March 3, 2024 Preacher: Bob DeWaay Series: 1 Corinthians

Scripture: 1 Corinthians 10:25-30

As Paul teaches about the problems in Corinth for Christians who encounter pagan temples and the meat that is sacrificed there, he gives moral guidance for them. The first point he makes is to eat anything found in the meat market without concern for conscience since the Lord own all things and provided for us. He cites Psalm 24:1 to prove that. In cases where no religious claim is made, believers may eat. The next scenario is when a Christian is invited to an unbeliever’s home.

In that case, if the issue of the source does not come up, eat whatever is provided without concern for conscience. Other matters get more complicated as Paul gives guidance when someone announces that the meat is offered to idols. In the sermon we deal with various scenarios, including who might have said this, how many believers there may have been, and whose conscience is under consideration. Some scholars have suggested translating the word for conscience here, “self-awareness.” I cite various scholars and defend that translation here.

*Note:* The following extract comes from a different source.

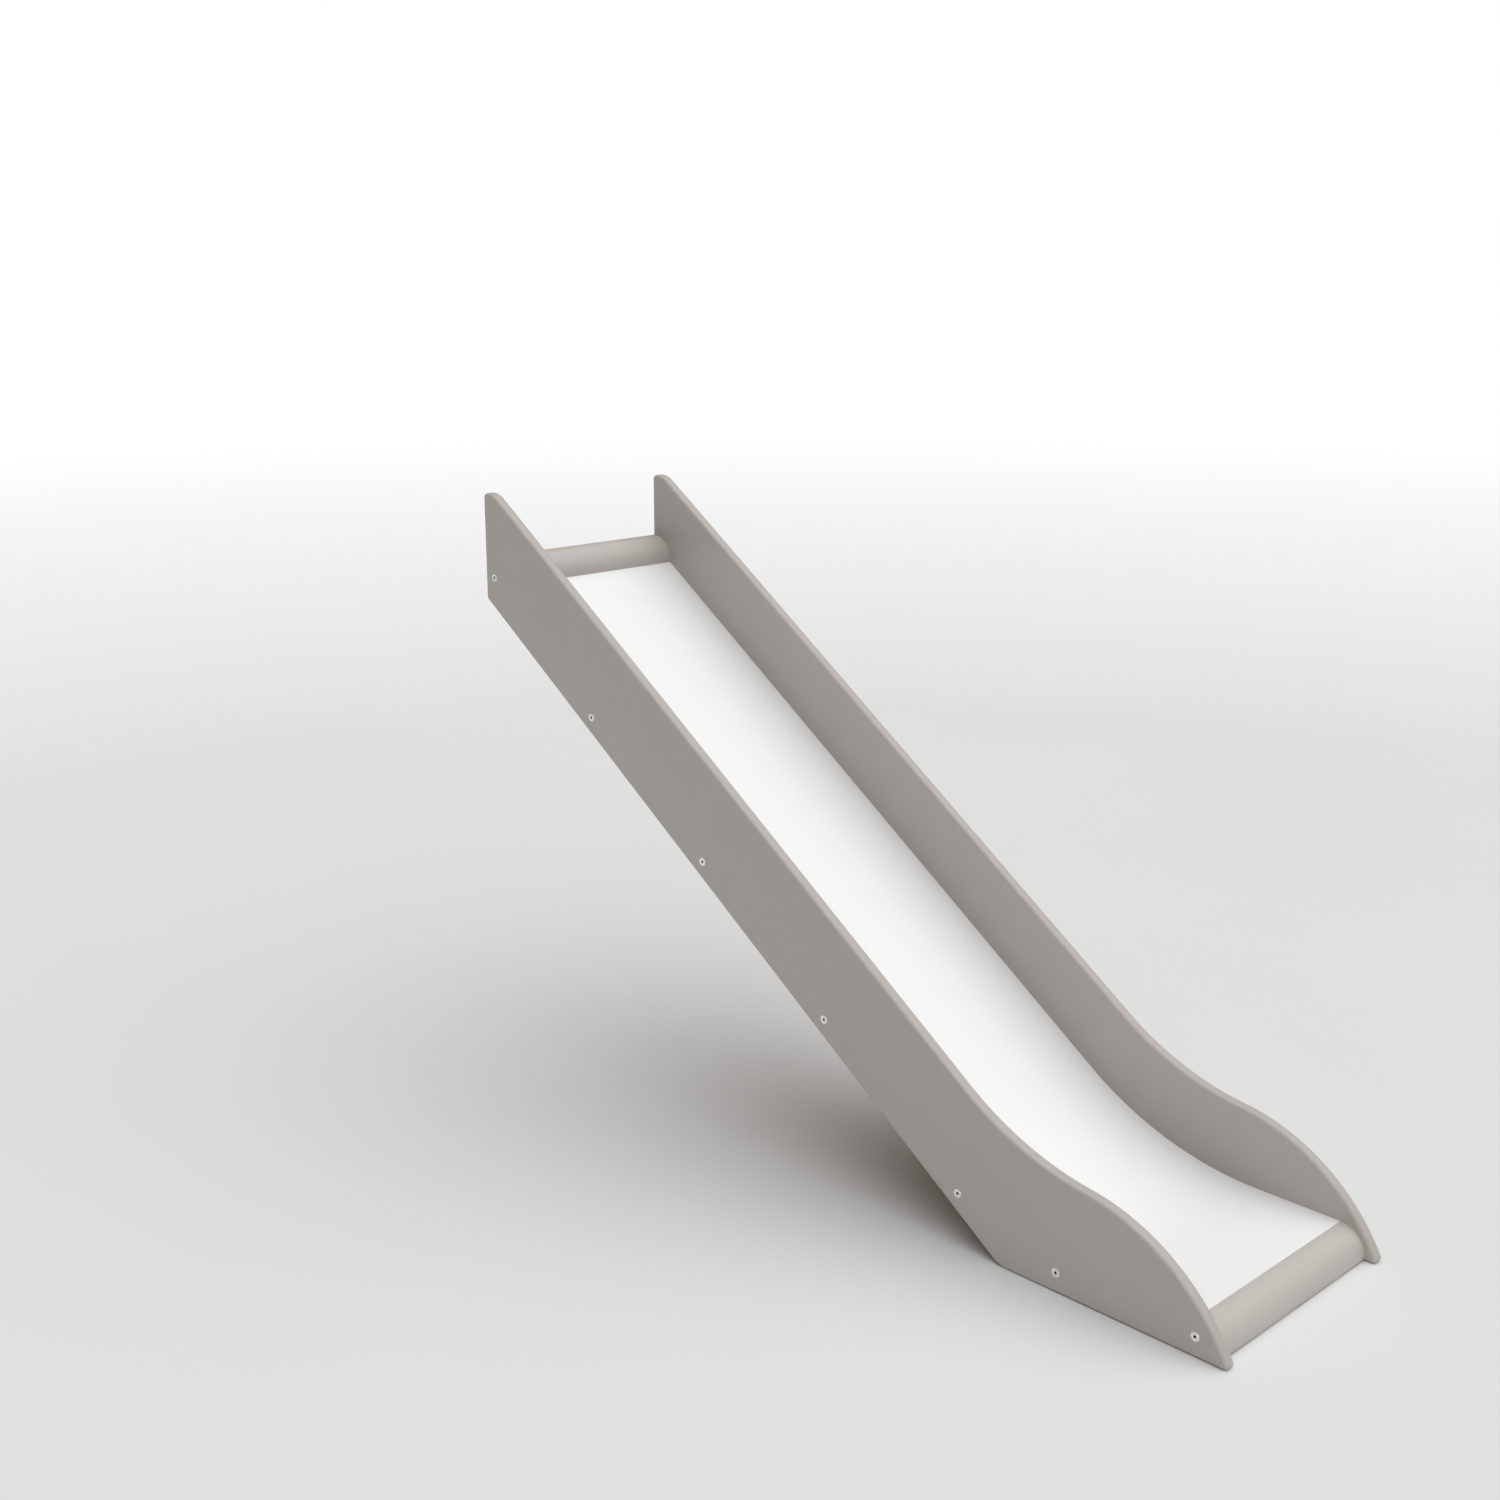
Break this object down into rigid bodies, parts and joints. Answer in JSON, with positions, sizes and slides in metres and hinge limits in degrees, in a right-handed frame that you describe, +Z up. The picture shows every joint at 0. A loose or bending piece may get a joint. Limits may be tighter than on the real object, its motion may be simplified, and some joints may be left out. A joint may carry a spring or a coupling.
{
  "type": "bed slide",
  "caption": "Straight children's slide with S-shaped lacquered side panels, a thin white sliding sheet, rounded end rails and cross battens; it hangs on a raised bed's side rail.",
  "frame": {"origin": "on the floor, midway across the slide and midway along its run", "axes": "+X across the slide, -Y towards the exit, +Y towards the bed, +Z up"},
  "size_m": [0.394, 1.493, 0.9702],
  "materials": {
    "grey_lacquer": "satin lacquer on board, with soft rounded edges",
    "white_laminate": "smooth satin laminate on a thin hardboard sheet",
    "pine": "planed, clear",
    "beech": "turned, bare",
    "nickel_steel": "nickel plated",
    "zinc_steel": "zinc plated"
  },
  "bodies": {
    "root": {"left_side_panel": "grey_lacquer", "right_side_panel": "grey_lacquer", "sliding_sheet": "white_laminate", "mounting_inserts": "zinc_steel", "top_rail": "grey_lacquer", "batten_1": "pine", "batten_2": "pine", "batten_3": "pine", "batten_4": "pine", "batten_5": "pine", "bottom_rail": "grey_lacquer", "top_rail_bolts": "nickel_steel", "top_rail_barrel_nuts": "zinc_steel", "top_rail_dowels": "beech", "batten_1_bolts": "nickel_steel", "batten_1_barrel_nuts": "zinc_steel", "batten_1_dowels": "beech", "batten_2_bolts": "nickel_steel", "batten_2_barrel_nuts": "zinc_steel", "batten_2_dowels": "beech", "batten_3_bolts": "nickel_steel", "batten_3_barrel_nuts": "zinc_steel", "batten_3_dowels": "beech", "batten_4_bolts": "nickel_steel", "batten_4_barrel_nuts": "zinc_steel", "batten_4_dowels": "beech", "batten_5_bolts": "nickel_steel", "batten_5_barrel_nuts": "zinc_steel", "batten_5_dowels": "beech", "bottom_rail_bolts": "nickel_steel", "bottom_rail_barrel_nuts": "zinc_steel", "bottom_rail_dowels": "beech"}
  },
  "joints": []
}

Some of the “strong” or “knowledge” in Corinth might harm other Christians who were recently saved out of paganism may be harmed by being put in a situation they cannot handle without sensing harm or guilt. Even though food in itself is from God and can be consumed with thanksgiving, the possible sourcing (from pagan sacrifices) makes it off limits.

Paul then goes to a logical discussion about how wrong it would be to give thanks for food and then be criticized by eating the food. To help us make clear applications of this, I finish this sermon by preaching from Romans 14:13-17 which deals with the same topic.

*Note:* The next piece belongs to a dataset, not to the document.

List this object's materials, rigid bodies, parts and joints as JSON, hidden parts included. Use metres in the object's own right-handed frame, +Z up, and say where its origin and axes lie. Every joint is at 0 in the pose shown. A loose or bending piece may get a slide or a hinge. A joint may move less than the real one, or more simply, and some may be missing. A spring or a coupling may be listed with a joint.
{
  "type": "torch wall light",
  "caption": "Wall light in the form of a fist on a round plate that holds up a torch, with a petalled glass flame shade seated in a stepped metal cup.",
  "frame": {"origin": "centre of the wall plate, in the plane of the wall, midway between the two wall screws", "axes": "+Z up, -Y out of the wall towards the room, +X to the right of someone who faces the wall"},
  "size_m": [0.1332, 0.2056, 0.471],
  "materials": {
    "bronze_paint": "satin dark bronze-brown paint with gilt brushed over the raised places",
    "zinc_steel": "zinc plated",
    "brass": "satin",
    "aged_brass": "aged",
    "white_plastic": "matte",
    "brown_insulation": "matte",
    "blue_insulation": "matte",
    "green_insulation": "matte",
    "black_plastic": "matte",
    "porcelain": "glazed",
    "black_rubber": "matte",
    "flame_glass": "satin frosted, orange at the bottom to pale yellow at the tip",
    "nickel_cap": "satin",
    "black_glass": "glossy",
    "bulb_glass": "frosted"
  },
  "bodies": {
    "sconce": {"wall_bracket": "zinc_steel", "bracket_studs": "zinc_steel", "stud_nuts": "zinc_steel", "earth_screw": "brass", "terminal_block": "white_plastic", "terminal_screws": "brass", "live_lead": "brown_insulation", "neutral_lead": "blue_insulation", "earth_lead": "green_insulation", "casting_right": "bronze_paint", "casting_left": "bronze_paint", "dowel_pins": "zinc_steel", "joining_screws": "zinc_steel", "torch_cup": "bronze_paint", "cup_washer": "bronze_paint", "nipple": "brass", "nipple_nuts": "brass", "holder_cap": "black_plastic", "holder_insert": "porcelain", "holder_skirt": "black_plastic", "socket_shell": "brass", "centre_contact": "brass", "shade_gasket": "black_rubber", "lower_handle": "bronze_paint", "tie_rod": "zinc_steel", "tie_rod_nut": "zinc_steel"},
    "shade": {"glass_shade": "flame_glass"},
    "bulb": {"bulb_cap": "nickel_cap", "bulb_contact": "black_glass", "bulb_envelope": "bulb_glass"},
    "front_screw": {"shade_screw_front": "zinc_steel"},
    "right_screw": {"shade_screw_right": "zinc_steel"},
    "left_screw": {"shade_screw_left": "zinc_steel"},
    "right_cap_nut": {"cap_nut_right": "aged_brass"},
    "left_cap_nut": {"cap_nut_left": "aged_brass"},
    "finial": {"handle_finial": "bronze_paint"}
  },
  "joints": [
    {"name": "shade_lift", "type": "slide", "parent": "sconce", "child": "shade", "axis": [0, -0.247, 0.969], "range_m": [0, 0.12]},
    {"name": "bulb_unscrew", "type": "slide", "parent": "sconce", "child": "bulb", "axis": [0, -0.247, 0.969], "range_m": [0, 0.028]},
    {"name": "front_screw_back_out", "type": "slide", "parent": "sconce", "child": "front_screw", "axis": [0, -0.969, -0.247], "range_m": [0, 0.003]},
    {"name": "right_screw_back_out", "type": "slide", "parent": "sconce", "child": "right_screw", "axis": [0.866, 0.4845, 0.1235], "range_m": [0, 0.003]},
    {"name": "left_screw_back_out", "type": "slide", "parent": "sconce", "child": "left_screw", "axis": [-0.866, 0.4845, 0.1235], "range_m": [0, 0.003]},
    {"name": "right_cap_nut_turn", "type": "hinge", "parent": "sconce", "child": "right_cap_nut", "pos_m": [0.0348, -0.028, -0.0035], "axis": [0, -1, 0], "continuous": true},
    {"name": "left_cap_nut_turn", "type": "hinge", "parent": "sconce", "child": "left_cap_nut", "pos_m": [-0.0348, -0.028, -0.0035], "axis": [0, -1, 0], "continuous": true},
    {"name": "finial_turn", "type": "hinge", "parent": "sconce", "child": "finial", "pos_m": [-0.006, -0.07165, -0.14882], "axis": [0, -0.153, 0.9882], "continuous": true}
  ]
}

Christians must pay attention to the “one anothers” in the Bible and not bring harmful judgments on each other. We may not have temple sacrifices in our day, but we easily slide into judging each other based on food by claiming that certain foods came from production processes we do not like or contain ingredients some claim are harmful.

The result is when a Christian becomes sick, they can be shamed into thinking that they ate the wrong things and that is their problem. We must allow liberty about food to be true liberty and not find ways to exclude Christians from the fellowship they need based on our own food convictions.